I am extremely tired, but loving Italy so far. Everything is too beautiful to believe, and I am still in denial that I am going to be here for the next four months. I should have access to the internet via laptop in the next couple of days, so I will put up some pictures to spice this blog up a bit.


Monday, January 25, 2010


I have TONS of blogging saved on MS word on my computer, but no WiFi in airports = no angry rants for you today. I'll be adding them (along with photos, hopefully) tomorrow, maybe?

Either way, I survived the flight to London and have only 1 minute left on this computer before it is going to demand more money from me. I miss you all!

Wednesday, January 20, 2010


Wow, my first blog post. I wanted to get started with a bang, but all I really have to write about at this point is my building anxiety and anticipation as my departure date draws nearer (dum dum dum). I officially fly out of Tampa, FL at 11:55 AM on Sunday, and I'll land in Pisa, Italy on Monday, with stops in New York City and London along the way. 18 hours of flying would sound horrifically torturous to most people, but I'm looking forward to it. For some strange reason, I seem to have developed a fondness for hanging out in airports.

I drove home from Gainesville late last night after some tearful goodbyes to my friends (the girls, at least, were tearful; the boys were nonchalant, but I know they'll miss me, too).

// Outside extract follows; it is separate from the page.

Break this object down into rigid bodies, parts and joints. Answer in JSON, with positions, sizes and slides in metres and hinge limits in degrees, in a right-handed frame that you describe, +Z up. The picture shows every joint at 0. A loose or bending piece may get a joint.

It doesn't seem real that I won't be going back to UF until August, and that I won't see most of my friends until June, if then. I have a lot to do before departure on Sunday, so it's hard to focus on being sad about missing out on the shenanigans my friends are sure to get into this semester. I still haven't packed, which is the most daunting task of all...I plan to procrastinate by getting a haircut, downloading new music, prepping my internship applications, and shopping for some last minute items like socks, sweaters, and outlet adapters. I really need to get busy, but I decided that customizing my blog sounded like a better idea.

I bummed around the house all day doing nothing but watching Law&Order after my orthopaedic appointment this morning. Thanks to my own idiotic clumsiness (I'm sure it's hereditary), I'm supposed to wear this post-op boot for 4 - 6 weeks....looks like I'll be making a fashion statement when I arrive in Italy. My mom is already making jokes about bedazzling it or writing some designer's name on it. It would be funny if the damn thing wasn't already giving me a blister on my heel.

So, we're officially at T-minus three days until departure. When did that happen?